INFORMATION PROVIDED
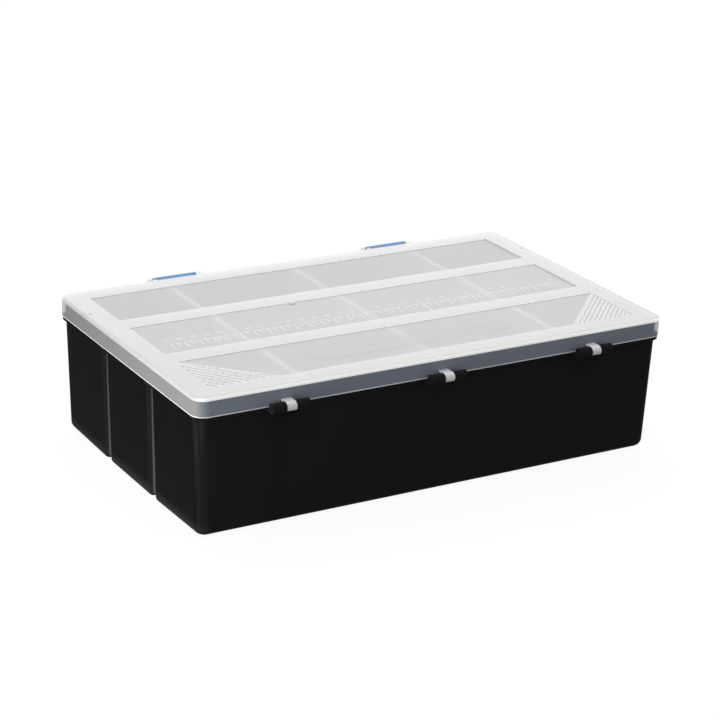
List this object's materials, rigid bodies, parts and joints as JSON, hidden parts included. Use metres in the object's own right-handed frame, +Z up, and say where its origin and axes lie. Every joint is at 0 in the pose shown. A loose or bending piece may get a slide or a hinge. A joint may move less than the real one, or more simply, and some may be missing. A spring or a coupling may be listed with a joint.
{
  "type": "fishing tackle box",
  "caption": "Deep case for fishing tackle: black tray with long troughs and loose dividers under a frosted lid on snap hinges, shut by pivoting latches.",
  "frame": {"origin": "middle of the underside, on the surface that the case stands on", "axes": "+X along the case towards its right end as seen from the latch side, +Y towards the hinge side, +Z up"},
  "size_m": [0.353, 0.2341, 0.096],
  "materials": {
    "tray_black": "semi-gloss black moulded polypropylene",
    "lid_frosted": "frosted translucent polypropylene with clearer windows",
    "latch_blue": "blue moulded plastic, satin",
    "divider_white": "natural translucent polypropylene"
  },
  "bodies": {
    "base": {"tray": "tray_black", "divider_front_left": "divider_white", "divider_front_centre": "divider_white", "divider_front_right": "divider_white", "divider_middle_left": "divider_white", "divider_middle_centre": "divider_white", "divider_middle_right": "divider_white", "divider_rear_left": "divider_white", "divider_rear_centre": "divider_white", "divider_rear_right": "divider_white"},
    "lid": {"lid": "lid_frosted"},
    "latch_left": {"latch_left": "latch_blue"},
    "latch_right": {"latch_right": "latch_blue"}
  },
  "joints": [
    {"name": "lid_hinge", "type": "hinge", "parent": "base", "child": "lid", "pos_m": [0, 0.113, 0.0837], "axis": [-1, 0, 0], "range_deg": [0, 190]},
    {"name": "latch_left_pivot", "type": "hinge", "parent": "lid", "child": "latch_left", "pos_m": [-0.086, -0.1123, 0.0926], "axis": [-1, 0, 0], "range_deg": [0, 120]},
    {"name": "latch_right_pivot", "type": "hinge", "parent": "lid", "child": "latch_right", "pos_m": [0.086, -0.1123, 0.0926], "axis": [-1, 0, 0], "range_deg": [0, 120]}
  ]
}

PROBLEM TO SOLVE
Extract every line above exactly as it stands.

THE ANSWER
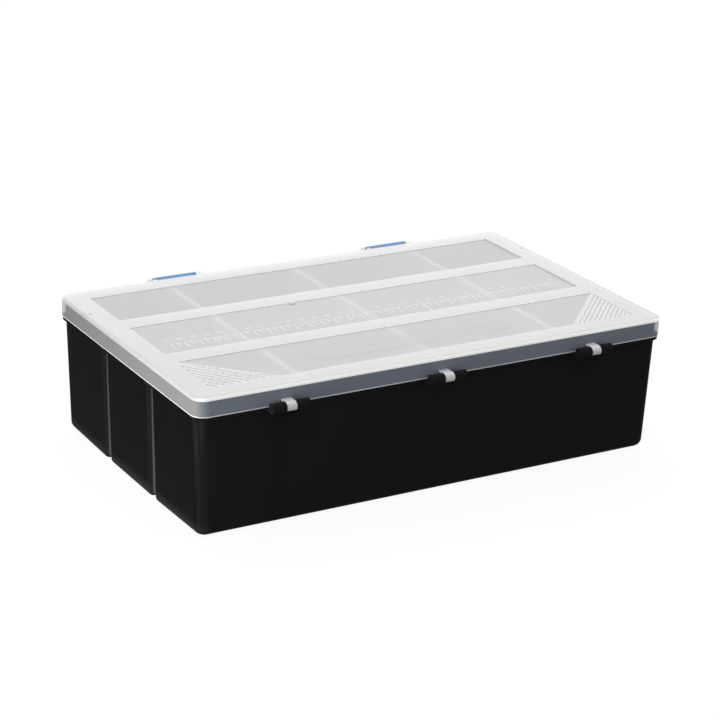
List this object's materials, rigid bodies, parts and joints as JSON, hidden parts included. Use metres in the object's own right-handed frame, +Z up, and say where its origin and axes lie. Every joint is at 0 in the pose shown. A loose or bending piece may get a slide or a hinge. A joint may move less than the real one, or more simply, and some may be missing. A spring or a coupling may be listed with a joint.
{
  "type": "fishing tackle box",
  "caption": "Deep case for fishing tackle: black tray with long troughs and loose dividers under a frosted lid on snap hinges, shut by pivoting latches.",
  "frame": {"origin": "middle of the underside, on the surface that the case stands on", "axes": "+X along the case towards its right end as seen from the latch side, +Y towards the hinge side, +Z up"},
  "size_m": [0.353, 0.2341, 0.096],
  "materials": {
    "tray_black": "semi-gloss black moulded polypropylene",
    "lid_frosted": "frosted translucent polypropylene with clearer windows",
    "latch_blue": "blue moulded plastic, satin",
    "divider_white": "natural translucent polypropylene"
  },
  "bodies": {
    "base": {"tray": "tray_black", "divider_front_left": "divider_white", "divider_front_centre": "divider_white", "divider_front_right": "divider_white", "divider_middle_left": "divider_white", "divider_middle_centre": "divider_white", "divider_middle_right": "divider_white", "divider_rear_left": "divider_white", "divider_rear_centre": "divider_white", "divider_rear_right": "divider_white"},
    "lid": {"lid": "lid_frosted"},
    "latch_left": {"latch_left": "latch_blue"},
    "latch_right": {"latch_right": "latch_blue"}
  },
  "joints": [
    {"name": "lid_hinge", "type": "hinge", "parent": "base", "child": "lid", "pos_m": [0, 0.113, 0.0837], "axis": [-1, 0, 0], "range_deg": [0, 190]},
    {"name": "latch_left_pivot", "type": "hinge", "parent": "lid", "child": "latch_left", "pos_m": [-0.086, -0.1123, 0.0926], "axis": [-1, 0, 0], "range_deg": [0, 120]},
    {"name": "latch_right_pivot", "type": "hinge", "parent": "lid", "child": "latch_right", "pos_m": [0.086, -0.1123, 0.0926], "axis": [-1, 0, 0], "range_deg": [0, 120]}
  ]
}